(CAD and scene scripts)

-- Begin --

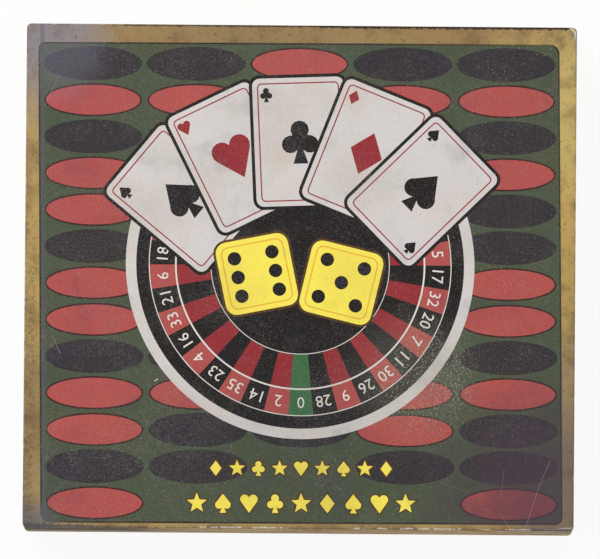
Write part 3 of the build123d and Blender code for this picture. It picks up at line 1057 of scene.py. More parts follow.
# %% Paper and board
def paper_finish(name, base, fibre, roughness, grain, fleck=0.25, emboss=0.0):
    """Cloudy paper flecked with fibres, and embossed like cloth where a scale of threads is given."""
    material, tree, shader, place = finish(name, base, roughness, Specular_IOR_Level=0.3)
    cloud = noise(tree, place, 30.0, 5.0)
    fibres = noise(tree, place, grain, 5.0, 0.7)
    colour = mix(tree, between(tree, cloud, 0.3, 0.75, 0.0, 0.35), base, fibre)
    paint(tree, shader, mix(tree, between(tree, fibres, 0.52, 0.7, 0.0, fleck), colour, fibre))
    height = fibres
    if emboss:
        threads = [waves(tree, place, emboss, 1.2, bands_direction=direction) for direction in "XY"]
        height = calc(tree, "MULTIPLY_ADD", fibres, 0.4, product(tree, *threads))
    raise_surface(tree, shader, height, 0.08 * mm, 0.6)
    return material


def dress(name, material, bevel=0.0):
    """Give a CAD node its finish, and a bevel modifier where its edges should catch light."""
    obj = nodes[name]
    obj.data.materials.clear()
    obj.data.materials.append(material)
    if bevel:
        edge = obj.modifiers.new("edge", "BEVEL")
        edge.width = bevel
        edge.segments = 2
        edge.limit_method = "ANGLE"
        edge.angle_limit = math.radians(35)
    print(f"{name}: CAD mesh in {material.name}")


greyboard = paper_finish("greyboard", shade(150, 143, 130), shade(112, 104, 92), 0.9, 500.0)
white_lining = paper_finish(
    "white lining paper", shade(228, 225, 216), shade(202, 197, 184), 0.8, 700.0, 0.15,
)
black_paper = paper_finish(
    "black embossed paper", shade(34, 33, 33), shade(58, 55, 52), 0.62, 300.0, 0.2, 95.0,
)
black_lining = paper_finish("black lining paper", shade(38, 37, 37), shade(54, 52, 50), 0.82, 600.0, 0.2)
for node_name, material in (
    ("lid_board", greyboard),
    ("base_board", greyboard),
    ("lid_liner", white_lining),
    ("base_liner", black_lining),
    ("base_wrap", black_paper),
):
    dress(node_name, material)

# %% [markdown]
# ## Metal
#
# The eye knows turned metal by fine scratches that run round the axis, and by a dull cloud of tarnish that
# moves against them. A wave texture in rings gives the scratches. It needs the axis, so the wheel's middle
# is measured first.

# %% Metal
def metal(name, colour, roughness, centre, tarnish=None):
    """Turned metal: fine rings about a vertical axis, small dents and cloudy tarnish."""
    material, tree, shader, place = finish(name, colour, roughness, 1.0)
    from_axis = vector(tree, "SUBTRACT", place, (*centre, 0))
    rings = waves(tree, from_axis, 900.0, 3.0, 3.0, 2.0, wave_type="RINGS", rings_direction="Z")
    cloud = noise(tree, place, 180.0, 5.0)
    tarnished = between(tree, cloud, 0.42, 0.75, 0.0, 0.55)
    rough = between(tree, cloud, 0.3, 0.75, roughness * 0.8, min(roughness * 1.9, 0.85))
    paint(
        tree,
        shader,
        mix(tree, tarnished, colour, tarnish or deeper(colour, 0.72)),
        calc(tree, "MULTIPLY_ADD", rings, 0.06, rough),
    )
    height = calc(tree, "MULTIPLY_ADD", rings, 0.35, noise(tree, place, 900.0, 2.0))
    raise_surface(tree, shader, height, 0.03 * mm, 0.45)
    return material


wheel_low, wheel_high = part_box("wheel_bowl")
wheel_middle = (wheel_low.x + wheel_high.x) / 2, (wheel_low.y + wheel_high.y) / 2
steel = metal("turned steel", shade(186, 188, 190), 0.28, wheel_middle)
chrome = metal("chromed zinc", shade(222, 222, 220), 0.14, wheel_middle, shade(168, 168, 166))
brass = metal("turned brass", shade(214, 176, 98), 0.22, wheel_middle, shade(156, 116, 58))
print("wheel stands at", [round(v / mm, 1) for v in wheel_middle], "mm")

# %% [markdown]
# ## Plastic and rubber
#
# Moulded plastic has an even fine grain, slight marbling and handling marks that change its gloss more than
# its colour. Where it imitates walnut it is printed with stretched growth rings and short dark pores, under
# a clear coat. Rubber is dull, and paler where it has been scuffed.

# %% Plastic and rubber
def plastic(name, colour, roughness, grain=1200.0, depth=0.03 * mm):
    """Moulded plastic: an even fine grain, slight marbling and faint handling marks."""
    material, tree, shader, place = finish(name, colour, roughness, Specular_IOR_Level=0.5)
    marbling = between(tree, noise(tree, place, 60.0, 4.0), 0.35, 0.7, 0.0, 0.7)
    marks = noise(tree, place, 240.0, 6.0, 0.7)
    rough = between(tree, marks, 0.3, 0.8, roughness * 0.8, roughness * 1.5)
    paint(tree, shader, mix(tree, marbling, colour, deeper(colour, 0.8)), rough)
    raise_surface(tree, shader, noise(tree, place, grain, 2.0), depth, 0.5)
    return material


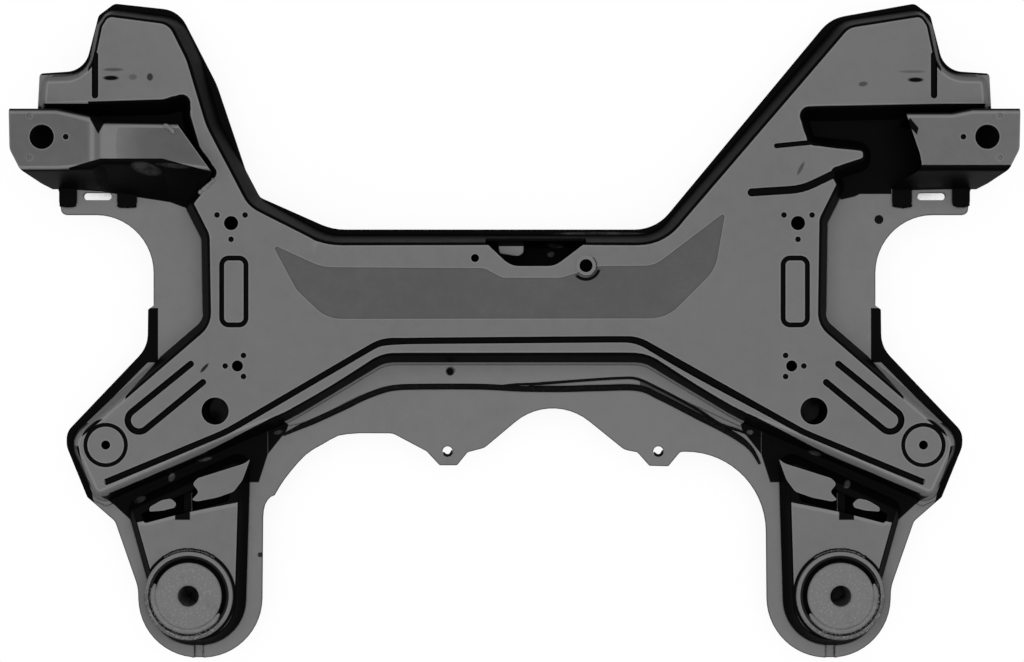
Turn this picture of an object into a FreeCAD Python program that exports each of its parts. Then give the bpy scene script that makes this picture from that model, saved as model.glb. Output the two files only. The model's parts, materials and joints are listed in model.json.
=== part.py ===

-- End --

● What you have to do
Using the material above, reproduce exactly the line that contains "Turn this picture" and all lines after it through the last one, and only those.

● Solved problem
Turn this picture of an object into a FreeCAD Python program that exports each of its parts. Then give the bpy scene script that makes this picture from that model, saved as model.glb. Output the two files only. The model's parts, materials and joints are listed in model.json.
=== part.py ===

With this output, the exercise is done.